Now add ginger, garlic, chillies and curry leaves. Saute till the rawness of ginger-garlic goes away. Add remaining half quantity of salt, turmeric powder, red chilli powder and black pepper powder, stir well.
Lower the flame and pour vinegar, mix everything well. Add in fish chunks and coat the fish with this masala, saute for 2 minutes.
Let this cool down completely.

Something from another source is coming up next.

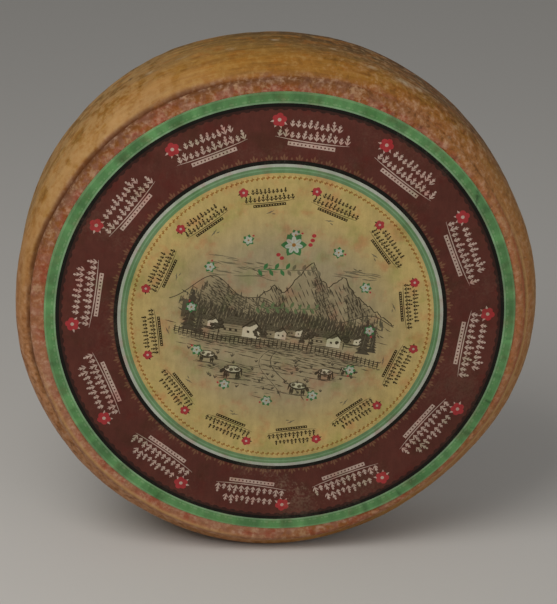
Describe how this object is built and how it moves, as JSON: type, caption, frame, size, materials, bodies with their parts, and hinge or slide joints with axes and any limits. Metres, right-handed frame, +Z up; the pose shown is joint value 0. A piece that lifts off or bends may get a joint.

Transfer in an airtight glass container and let it rest for 1-2 days.

10) Chicken Achaar

Simple mix of masalas brings out the best of the flavours and what can be more appetizing than being able to store it for a comparatively longer time!

Ingredients:
500 gms chicken chunks
1 tsp turmeric powder
1 tbsp finely chopped ginger
¼ cup lemon juice
A pinch of fenugreek powder
2 tbsp red chilli powder
4 tbsp crushed poppy seeds
10 cloves, crushed
Salt to taste
Mustard oil

Method:
Marinate the chicken chunks with turmeric powder and a little salt, for 15-20 minutes.
Bring a large pot of water to boil. Once the water starts boiling, add the chicken chunks and cook them till they turn tender. Once done, drain the water and keep the chunks aside to cool.
Heat oil in a pan, add ginger and saute till the raw aroma goes away.
Now add the chicken chunks and fry them till they turn golden-brown in colour. Once done switch the heat off and let this mixture cool down completely.
In a bowl, mix together lemon juice, fenugreek powder, red chilli powder, crushed poppy seeds, crushed cloves and salt. Add chicken chunks and mix well, to coat the chicken with this masala.
Transfer to an airtight glass container, and let it rest for 2-3 days.